In Rotterdam is een opvallende verschuiving gaande in de vastgoedmarkt. Waar beleggers enkele jaren geleden nog massaal huizen opkochten om te verhuren, zien makelaars nu steeds meer investeerders hun panden van de hand doen. Een combinatie van lokale en landelijke maatregelen heeft het rendement op vastgoed aanzienlijk verminderd, waardoor het eigendom minder aantrekkelijk is geworden voor beleggers. Een voorbeeld hiervan is te zien aan de Wolphaertsbocht in Rotterdam-Zuid.
Een karakteristiek pand aan de Wolphaertsbocht, eigendom van vastgoedinvesteerder Mohammed Kaurkey, staat al twee maanden te koop. Ondanks de sfeervolle details en de ruime mogelijkheden heeft hij nog geen koper gevonden. De vraagprijs van bijna vier ton lijkt aantrekkelijk, maar geïnteresseerden moeten rekening houden met minstens een ton aan extra investeringen voor renovatie.
Kaurkey, die het pand vijf jaar geleden kocht als belegging, kijkt met gemengde gevoelens terug op zijn investering. “Iedereen wilde toen vastgoed kopen om te verhuren, het was een echte hype. Maar die tijd is voorbij. Ik had verwacht er meer aan te verdienen,” zegt hij.
De impact van strengere regelgeving
De veranderingen in de vastgoedmarkt hangen samen met diverse maatregelen die het verhuren van woningen minder lucratief maken. In Rotterdam geldt sinds 2022 opkoopbescherming in zestien wijken, waaronder veel delen van Zuid. Deze maatregel verplicht kopers om zelf in de woning te gaan wonen, waardoor panden minder interessant zijn voor verhuurders.
Daarnaast heeft de landelijke overheid de overdrachtsbelasting voor beleggers verhoogd en afgelopen zomer een puntensysteem ingevoerd dat de maximale huurprijs van woningen bepaalt. Hierdoor kunnen verhuurders niet langer de hoogste huurprijzen vragen. Deze veranderingen hebben een aanzienlijke invloed op het rendement van vastgoed.

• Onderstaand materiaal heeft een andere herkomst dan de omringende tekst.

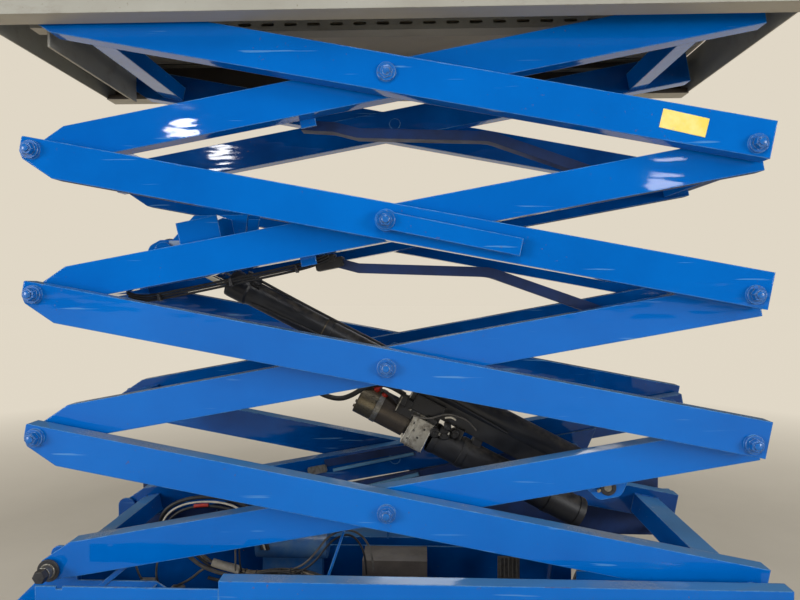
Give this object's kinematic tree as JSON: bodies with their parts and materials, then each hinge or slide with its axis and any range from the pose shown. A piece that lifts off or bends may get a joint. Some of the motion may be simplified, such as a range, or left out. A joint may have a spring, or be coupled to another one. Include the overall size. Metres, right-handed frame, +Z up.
{
  "type": "electric slab scissor lift",
  "caption": "Narrow self-propelled platform lift: steerable wheeled chassis, crossed-arm stack raised by one central cylinder, railed platform with a slide-out deck.",
  "frame": {"origin": "on the ground under the middle of the chassis", "axes": "+X to the steered end, +Y to the machine's left, +Z up"},
  "size_m": [2.4393, 0.812, 3.4277],
  "materials": {
    "stack_paint": "gloss blue paint, scuffed at the edges",
    "chassis_paint": "gloss blue paint with rust at the edges",
    "platform_paint": "satin pale grey paint",
    "deck_metal": "matte grip coating",
    "barrel_paint": "satin black paint",
    "rod_chrome": "polished hard chrome",
    "motor_paint": "dusty brown-black paint",
    "valve_metal": "machined aluminium",
    "tank_plastic": "black moulded plastic",
    "bridge_steel": "dark slate-blue paint",
    "tyre": "solid non-marking rubber",
    "rim_paint": "grey-white paint",
    "axle_steel": "black paint",
    "box_plastic": "grey-brown plastic",
    "spare_tank_paint": "blue-grey paint",
    "control_plastic": "dark plastic"
  },
  "bodies": {
    "chassis": {"floor_pan": "chassis_paint", "chassis_webs": "chassis_paint", "slide_channels": "chassis_paint", "rear_side_plates": "chassis_paint", "end_plates": "chassis_paint", "outriggers": "chassis_paint", "guard_brackets": "chassis_paint", "ladder": "chassis_paint", "ground_control": "control_plastic", "rear_axle": "axle_steel", "steer_beam": "axle_steel", "spare_tank": "spare_tank_paint", "charger_box": "box_plastic"},
    "inner_1": {"inner_arms_1": "stack_paint", "inner_cross_1": "stack_paint"},
    "outer_1": {"outer_arms_1": "stack_paint"},
    "inner_2": {"inner_arms_2": "stack_paint", "inner_cross_2": "stack_paint"},
    "outer_2": {"outer_arms_2": "stack_paint"},
    "inner_3": {"inner_arms_3": "stack_paint", "inner_cross_3": "stack_paint", "rod_bracket": "stack_paint"},
    "outer_3": {"outer_arms_3": "stack_paint"},
    "inner_4": {"inner_arms_4": "stack_paint", "inner_cross_4": "stack_paint"},
    "outer_4": {"outer_arms_4": "stack_paint"},
    "cylinder": {"cylinder_barrel": "barrel_paint", "pump_motor": "motor_paint", "valve_block": "valve_metal", "oil_tank": "tank_plastic"},
    "rod": {"cylinder_rod": "rod_chrome"},
    "safety_bar": {"safety_bar": "stack_paint"},
    "cable_bridge_3": {"cable_bridge_3": "bridge_steel"},
    "cable_bridge_4": {"cable_bridge_4": "bridge_steel"},
    "platform": {"platform_sides": "platform_paint", "platform_ends": "platform_paint", "deck": "deck_metal", "pin_carrier": "platform_paint", "deck_rib": "platform_paint", "side_rails": "platform_paint", "rear_rails": "platform_paint"},
    "extension": {"extension_deck": "deck_metal", "extension_rails": "platform_paint", "control_station": "control_plastic"},
    "gate": {"gate": "platform_paint"},
    "wheel_front_right": {"tyre_front_right": "tyre", "rim_front_right": "rim_paint"},
    "wheel_front_left": {"tyre_front_left": "tyre", "rim_front_left": "rim_paint"},
    "wheel_rear_right": {"tyre_rear_right": "tyre", "rim_rear_right": "rim_paint"},
    "wheel_rear_left": {"tyre_rear_left": "tyre", "rim_rear_left": "rim_paint"},
    "yoke_right": {"yoke_right": "axle_steel"},
    "tray_right": {"tray_right": "chassis_paint"},
    "pothole_guard_right": {"pothole_guard_right": "chassis_paint"},
    "yoke_left": {"yoke_left": "axle_steel"},
    "tray_left": {"tray_left": "chassis_paint"},
    "pothole_guard_left": {"pothole_guard_left": "chassis_paint"},
    "tie_rod": {"tie_rod": "axle_steel"}
  },
  "joints": [
    {"name": "lift", "type": "hinge", "parent": "chassis", "child": "inner_1", "pos_m": [-1, 0, 0.57], "axis": [0, -1, 0], "range_deg": [-7.2, 47.2]},
    {"name": "centre_1", "type": "hinge", "parent": "inner_1", "child": "outer_1", "pos_m": [0.02892, 0, 0.77934], "axis": [0, -1, 0], "range_deg": [-94.4, 14.4]},
    {"name": "left_1", "type": "hinge", "parent": "outer_1", "child": "inner_2", "pos_m": [-1, 0, 0.98867], "axis": [0, -1, 0], "range_deg": [-14.4, 94.4]},
    {"name": "centre_2", "type": "hinge", "parent": "inner_2", "child": "outer_2", "pos_m": [0.02892, 0, 1.19801], "axis": [0, -1, 0], "range_deg": [-94.4, 14.4]},
    {"name": "left_2", "type": "hinge", "parent": "outer_2", "child": "inner_3", "pos_m": [-1, 0, 1.40735], "axis": [0, -1, 0], "range_deg": [-14.4, 94.4]},
    {"name": "centre_3", "type": "hinge", "parent": "inner_3", "child": "outer_3", "pos_m": [0.02892, 0, 1.61668], "axis": [0, -1, 0], "range_deg": [-94.4, 14.4]},
    {"name": "left_3", "type": "hinge", "parent": "outer_3", "child": "inner_4", "pos_m": [-1, 0, 1.82602], "axis": [0, -1, 0], "range_deg": [-14.4, 94.4]},
    {"name": "centre_4", "type": "hinge", "parent": "inner_4", "child": "outer_4", "pos_m": [0.02892, 0, 2.03535], "axis": [0, -1, 0], "range_deg": [-94.4, 14.4]},
    {"name": "platform_pin", "type": "hinge", "parent": "outer_4", "child": "platform", "pos_m": [-1, 0, 2.24469], "axis": [0, -1, 0], "range_deg": [-7.2, 47.2]},
    {"name": "cylinder_swing", "type": "hinge", "parent": "inner_1", "child": "cylinder", "pos_m": [0.69126, 0, 0.82429], "axis": [0, -1, 0], "range_deg": [-93.46, 14.26]},
    {"name": "rod_slide", "type": "slide", "parent": "cylinder", "child": "rod", "axis": [-0.8901, 0, 0.4558], "range_m": [-0.1558, 1.0215]},
    {"name": "safety_swing", "type": "hinge", "parent": "outer_3", "child": "safety_bar", "pos_m": [0.02892, 0, 1.61668], "axis": [0, 1, 0], "range_deg": [0, 78.5]},
    {"name": "bridge_swing_3", "type": "hinge", "parent": "inner_3", "child": "cable_bridge_3", "pos_m": [-0.21647, 0, 1.51369], "axis": [0, -1, 0], "range_deg": [-115.64, 17.64]},
    {"name": "bridge_swing_4", "type": "hinge", "parent": "inner_4", "child": "cable_bridge_4", "pos_m": [-0.21647, 0, 1.93236], "axis": [0, -1, 0], "range_deg": [-115.64, 17.64]},
    {"name": "steer_left", "type": "hinge", "parent": "chassis", "child": "yoke_left", "pos_m": [0.925, 0.25, 0.19], "axis": [0, 0, 1], "range_deg": [-37, 37]},
    {"name": "steer_right", "type": "hinge", "parent": "chassis", "child": "yoke_right", "pos_m": [0.925, -0.25, 0.19], "axis": [0, 0, 1], "range_deg": [-37, 37]},
    {"name": "tie_rod_shift", "type": "slide", "parent": "chassis", "child": "tie_rod", "axis": [0, -1, 0], "range_m": [-0.073, 0.073]},
    {"name": "front_wheel_right", "type": "hinge", "parent": "yoke_right", "child": "wheel_front_right", "pos_m": [0.925, -0.3415, 0.19], "axis": [0, 1, 0], "continuous": true},
    {"name": "rear_wheel_right", "type": "hinge", "parent": "chassis", "child": "wheel_rear_right", "pos_m": [-0.925, -0.3415, 0.19], "axis": [0, 1, 0], "continuous": true},
    {"name": "front_wheel_left", "type": "hinge", "parent": "yoke_left", "child": "wheel_front_left", "pos_m": [0.925, 0.3415, 0.19], "axis": [0, 1, 0], "continuous": true},
    {"name": "rear_wheel_left", "type": "hinge", "parent": "chassis", "child": "wheel_rear_left", "pos_m": [-0.925, 0.3415, 0.19], "axis": [0, 1, 0], "continuous": true},
    {"name": "tray_swing_right", "type": "hinge", "parent": "chassis", "child": "tray_right", "pos_m": [-0.56, -0.392, 0.16], "axis": [0, 0, -1], "range_deg": [0, 75]},
    {"name": "tray_swing_left", "type": "hinge", "parent": "chassis", "child": "tray_left", "pos_m": [-0.56, 0.392, 0.16], "axis": [0, 0, 1], "range_deg": [0, 75]},
    {"name": "guard_swing_right", "type": "hinge", "parent": "chassis", "child": "pothole_guard_right", "pos_m": [0, -0.396, 0.14], "axis": [1, 0, 0], "range_deg": [0, 78]},
    {"name": "guard_swing_left", "type": "hinge", "parent": "chassis", "child": "pothole_guard_left", "pos_m": [0, 0.396, 0.14], "axis": [-1, 0, 0], "range_deg": [0, 78]},
    {"name": "extension_slide", "type": "slide", "parent": "platform", "child": "extension", "axis": [1, 0, 0], "range_m": [0, 0.9]},
    {"name": "gate_swing", "type": "hinge", "parent": "platform", "child": "gate", "pos_m": [-1.089, -0.177, 2.84469], "axis": [0, 0, -1], "range_deg": [0, 90]}
  ],
  "couplings": [
    {"joint": "centre_1", "follows": "lift", "ratio": -2},
    {"joint": "left_1", "follows": "lift", "ratio": 2},
    {"joint": "centre_2", "follows": "lift", "ratio": -2},
    {"joint": "left_2", "follows": "lift", "ratio": 2},
    {"joint": "centre_3", "follows": "lift", "ratio": -2},
    {"joint": "left_3", "follows": "lift", "ratio": 2},
    {"joint": "centre_4", "follows": "lift", "ratio": -2},
    {"joint": "platform_pin", "follows": "lift", "ratio": 1},
    {"joint": "cylinder_swing", "follows": "lift", "ratio": -1.98},
    {"joint": "rod_slide", "follows": "lift", "m_per_rad": 1.24},
    {"joint": "bridge_swing_3", "follows": "lift", "ratio": -2.45},
    {"joint": "bridge_swing_4", "follows": "lift", "ratio": -2.45},
    {"joint": "steer_right", "follows": "steer_left", "ratio": 1},
    {"joint": "tie_rod_shift", "follows": "steer_left", "m_per_rad": 0.112}
  ]
}
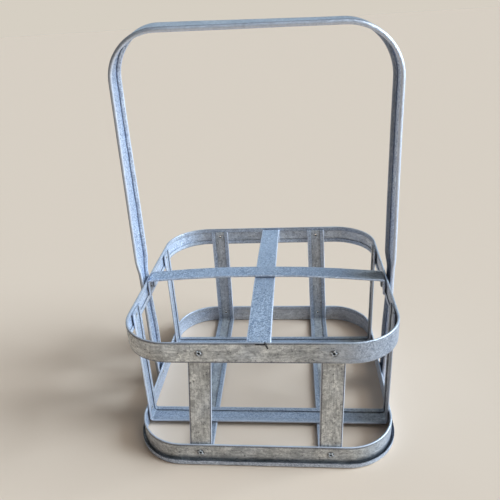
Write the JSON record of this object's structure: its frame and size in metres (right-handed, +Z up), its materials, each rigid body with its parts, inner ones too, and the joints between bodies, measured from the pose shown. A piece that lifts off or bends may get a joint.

Investeerders stappen uit de markt
Volgens makelaar Steven Hansen van Kolpa van der Hoek Makelaars zetten steeds meer beleggers hun panden te koop, niet alleen in Rotterdam-Zuid maar in de hele stad. “We zien dat het rendement op vastgoed daalt. Verhuurders hebben te maken met hogere belastingen en kunnen niet meer rekenen op maximale huurprijzen,” zegt hij. Ook de onzekerheid rond langlopende huurcontracten speelt een rol. “Particuliere eigenaren weten niet wanneer ze hun vastgoed weer kunnen verkopen als huurders blijven zitten.”
Een recente klant van Hansen besloot zelfs zijn volledige portefeuille van 30 tot 40 woningen te verkopen. “Voor sommige investeerders is verhuren simpelweg niet meer rendabel,” voegt hij toe.
Schaarste op de huurmarkt
Ook Nick Forger van Ooms Makelaars bevestigt deze trend. Wanneer huurpanden leegkomen, worden ze vaak direct verkocht. Dit geldt niet alleen voor grote beleggers, maar ook voor particuliere investeerders. Hoewel deze ontwikkelingen nog geen directe invloed hebben op de huizenprijzen – de vraag blijft groter dan het aanbod – heeft de verhuurmarkt er wel onder te lijden. Steeds meer huurwoningen verdwijnen, wat zorgt voor een krimp in het beschikbare aanbod.
Tegelijkertijd bereikt de opkoopbescherming een deel van haar doel: de nieuwe kopers zijn vaak gezinnen die hun eerste woning betrekken. Toch roept de situatie vragen op over de balans tussen de koop- en huurmarkt. Terwijl gezinnen profiteren van de beschikbaarheid van woningen, blijft de vraag naar huurwoningen onverminderd groot.
Een veranderende markt
De vastgoedmarkt in Rotterdam weerspiegelt een bredere trend waarin regelgeving de positie van investeerders onder druk zet. Hoewel de nieuwe regels bijdragen aan betaalbare koopwoningen, werpen ze ook een schaduw over de toekomst van de huurmarkt. Met beleggers die zich terugtrekken, lijkt de dynamiek in de stad voorgoed veranderd.